→ **Task objective**: Return the records, each one exactly as written.

→ **Extracted material**:
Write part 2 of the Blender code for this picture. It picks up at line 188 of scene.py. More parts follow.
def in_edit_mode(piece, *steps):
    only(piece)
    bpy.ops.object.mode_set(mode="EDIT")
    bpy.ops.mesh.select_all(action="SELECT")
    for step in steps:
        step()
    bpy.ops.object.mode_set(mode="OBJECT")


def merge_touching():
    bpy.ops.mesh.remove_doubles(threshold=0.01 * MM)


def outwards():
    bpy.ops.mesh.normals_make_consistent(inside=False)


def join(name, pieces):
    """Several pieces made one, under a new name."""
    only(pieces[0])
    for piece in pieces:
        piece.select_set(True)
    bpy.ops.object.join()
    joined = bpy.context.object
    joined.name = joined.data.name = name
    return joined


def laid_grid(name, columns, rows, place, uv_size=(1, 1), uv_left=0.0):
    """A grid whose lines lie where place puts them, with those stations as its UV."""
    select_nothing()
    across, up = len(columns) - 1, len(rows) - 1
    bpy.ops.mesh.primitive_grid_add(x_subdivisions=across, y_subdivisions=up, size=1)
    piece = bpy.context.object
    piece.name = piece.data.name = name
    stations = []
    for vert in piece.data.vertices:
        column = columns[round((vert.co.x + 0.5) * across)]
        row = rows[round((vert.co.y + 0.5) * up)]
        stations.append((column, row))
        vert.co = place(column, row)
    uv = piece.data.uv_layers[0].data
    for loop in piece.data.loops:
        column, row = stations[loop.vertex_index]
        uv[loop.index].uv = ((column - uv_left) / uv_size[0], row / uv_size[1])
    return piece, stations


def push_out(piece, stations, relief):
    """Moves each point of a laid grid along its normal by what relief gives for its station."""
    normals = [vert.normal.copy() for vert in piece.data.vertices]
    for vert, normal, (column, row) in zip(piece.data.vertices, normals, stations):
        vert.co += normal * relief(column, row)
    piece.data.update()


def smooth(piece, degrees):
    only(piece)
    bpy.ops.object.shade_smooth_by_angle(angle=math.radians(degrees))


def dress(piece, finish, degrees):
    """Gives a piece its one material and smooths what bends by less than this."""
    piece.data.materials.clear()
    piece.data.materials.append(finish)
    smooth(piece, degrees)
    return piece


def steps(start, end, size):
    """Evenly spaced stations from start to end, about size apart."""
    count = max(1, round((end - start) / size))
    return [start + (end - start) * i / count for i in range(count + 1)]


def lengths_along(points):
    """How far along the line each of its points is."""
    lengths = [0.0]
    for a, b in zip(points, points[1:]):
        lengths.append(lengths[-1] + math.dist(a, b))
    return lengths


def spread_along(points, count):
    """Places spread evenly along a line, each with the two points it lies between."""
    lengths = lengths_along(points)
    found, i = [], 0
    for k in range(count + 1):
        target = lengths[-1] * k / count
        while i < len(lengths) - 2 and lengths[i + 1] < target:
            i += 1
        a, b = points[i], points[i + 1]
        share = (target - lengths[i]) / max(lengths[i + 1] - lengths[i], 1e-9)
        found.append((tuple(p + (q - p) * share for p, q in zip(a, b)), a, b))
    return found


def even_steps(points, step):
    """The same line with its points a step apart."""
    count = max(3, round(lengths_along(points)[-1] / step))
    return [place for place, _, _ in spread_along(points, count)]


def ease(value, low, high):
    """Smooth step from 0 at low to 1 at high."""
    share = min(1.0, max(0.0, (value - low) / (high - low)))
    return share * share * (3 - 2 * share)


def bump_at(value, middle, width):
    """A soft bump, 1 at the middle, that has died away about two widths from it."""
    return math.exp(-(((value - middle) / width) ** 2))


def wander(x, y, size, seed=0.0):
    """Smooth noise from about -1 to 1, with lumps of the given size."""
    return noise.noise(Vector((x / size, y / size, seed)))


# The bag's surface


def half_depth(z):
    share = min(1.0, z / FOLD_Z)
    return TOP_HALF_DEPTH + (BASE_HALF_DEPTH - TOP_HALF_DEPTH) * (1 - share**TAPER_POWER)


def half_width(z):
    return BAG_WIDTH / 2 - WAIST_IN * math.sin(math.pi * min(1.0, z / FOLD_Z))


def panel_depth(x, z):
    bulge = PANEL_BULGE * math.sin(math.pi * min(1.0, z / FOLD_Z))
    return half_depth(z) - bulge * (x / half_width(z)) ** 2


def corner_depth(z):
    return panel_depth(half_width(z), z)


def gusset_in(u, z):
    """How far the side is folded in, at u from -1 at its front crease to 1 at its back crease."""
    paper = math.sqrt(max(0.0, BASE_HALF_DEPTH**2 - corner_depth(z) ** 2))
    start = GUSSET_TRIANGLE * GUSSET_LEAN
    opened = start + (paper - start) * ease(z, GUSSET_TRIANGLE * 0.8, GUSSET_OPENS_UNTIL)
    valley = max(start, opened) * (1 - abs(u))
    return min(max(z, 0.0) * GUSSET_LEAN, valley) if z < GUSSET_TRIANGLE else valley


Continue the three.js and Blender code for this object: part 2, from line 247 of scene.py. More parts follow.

→ **Answer to this task**:
Write part 2 of the Blender code for this picture. It picks up at line 188 of scene.py. More parts follow.
def in_edit_mode(piece, *steps):
    only(piece)
    bpy.ops.object.mode_set(mode="EDIT")
    bpy.ops.mesh.select_all(action="SELECT")
    for step in steps:
        step()
    bpy.ops.object.mode_set(mode="OBJECT")


def merge_touching():
    bpy.ops.mesh.remove_doubles(threshold=0.01 * MM)


def outwards():
    bpy.ops.mesh.normals_make_consistent(inside=False)


def join(name, pieces):
    """Several pieces made one, under a new name."""
    only(pieces[0])
    for piece in pieces:
        piece.select_set(True)
    bpy.ops.object.join()
    joined = bpy.context.object
    joined.name = joined.data.name = name
    return joined


def laid_grid(name, columns, rows, place, uv_size=(1, 1), uv_left=0.0):
    """A grid whose lines lie where place puts them, with those stations as its UV."""
    select_nothing()
    across, up = len(columns) - 1, len(rows) - 1
    bpy.ops.mesh.primitive_grid_add(x_subdivisions=across, y_subdivisions=up, size=1)
    piece = bpy.context.object
    piece.name = piece.data.name = name
    stations = []
    for vert in piece.data.vertices:
        column = columns[round((vert.co.x + 0.5) * across)]
        row = rows[round((vert.co.y + 0.5) * up)]
        stations.append((column, row))
        vert.co = place(column, row)
    uv = piece.data.uv_layers[0].data
    for loop in piece.data.loops:
        column, row = stations[loop.vertex_index]
        uv[loop.index].uv = ((column - uv_left) / uv_size[0], row / uv_size[1])
    return piece, stations


def push_out(piece, stations, relief):
    """Moves each point of a laid grid along its normal by what relief gives for its station."""
    normals = [vert.normal.copy() for vert in piece.data.vertices]
    for vert, normal, (column, row) in zip(piece.data.vertices, normals, stations):
        vert.co += normal * relief(column, row)
    piece.data.update()


def smooth(piece, degrees):
    only(piece)
    bpy.ops.object.shade_smooth_by_angle(angle=math.radians(degrees))


def dress(piece, finish, degrees):
    """Gives a piece its one material and smooths what bends by less than this."""
    piece.data.materials.clear()
    piece.data.materials.append(finish)
    smooth(piece, degrees)
    return piece


def steps(start, end, size):
    """Evenly spaced stations from start to end, about size apart."""
    count = max(1, round((end - start) / size))
    return [start + (end - start) * i / count for i in range(count + 1)]


def lengths_along(points):
    """How far along the line each of its points is."""
    lengths = [0.0]
    for a, b in zip(points, points[1:]):
        lengths.append(lengths[-1] + math.dist(a, b))
    return lengths


def spread_along(points, count):
    """Places spread evenly along a line, each with the two points it lies between."""
    lengths = lengths_along(points)
    found, i = [], 0
    for k in range(count + 1):
        target = lengths[-1] * k / count
        while i < len(lengths) - 2 and lengths[i + 1] < target:
            i += 1
        a, b = points[i], points[i + 1]
        share = (target - lengths[i]) / max(lengths[i + 1] - lengths[i], 1e-9)
        found.append((tuple(p + (q - p) * share for p, q in zip(a, b)), a, b))
    return found


def even_steps(points, step):
    """The same line with its points a step apart."""
    count = max(3, round(lengths_along(points)[-1] / step))
    return [place for place, _, _ in spread_along(points, count)]


def ease(value, low, high):
    """Smooth step from 0 at low to 1 at high."""
    share = min(1.0, max(0.0, (value - low) / (high - low)))
    return share * share * (3 - 2 * share)


def bump_at(value, middle, width):
    """A soft bump, 1 at the middle, that has died away about two widths from it."""
    return math.exp(-(((value - middle) / width) ** 2))


def wander(x, y, size, seed=0.0):
    """Smooth noise from about -1 to 1, with lumps of the given size."""
    return noise.noise(Vector((x / size, y / size, seed)))


# The bag's surface


def half_depth(z):
    share = min(1.0, z / FOLD_Z)
    return TOP_HALF_DEPTH + (BASE_HALF_DEPTH - TOP_HALF_DEPTH) * (1 - share**TAPER_POWER)


def half_width(z):
    return BAG_WIDTH / 2 - WAIST_IN * math.sin(math.pi * min(1.0, z / FOLD_Z))


def panel_depth(x, z):
    bulge = PANEL_BULGE * math.sin(math.pi * min(1.0, z / FOLD_Z))
    return half_depth(z) - bulge * (x / half_width(z)) ** 2


def corner_depth(z):
    return panel_depth(half_width(z), z)


def gusset_in(u, z):
    """How far the side is folded in, at u from -1 at its front crease to 1 at its back crease."""
    paper = math.sqrt(max(0.0, BASE_HALF_DEPTH**2 - corner_depth(z) ** 2))
    start = GUSSET_TRIANGLE * GUSSET_LEAN
    opened = start + (paper - start) * ease(z, GUSSET_TRIANGLE * 0.8, GUSSET_OPENS_UNTIL)
    valley = max(start, opened) * (1 - abs(u))
    return min(max(z, 0.0) * GUSSET_LEAN, valley) if z < GUSSET_TRIANGLE else valley


Continue the three.js and Blender code for this object: part 2, from line 247 of scene.py. More parts follow.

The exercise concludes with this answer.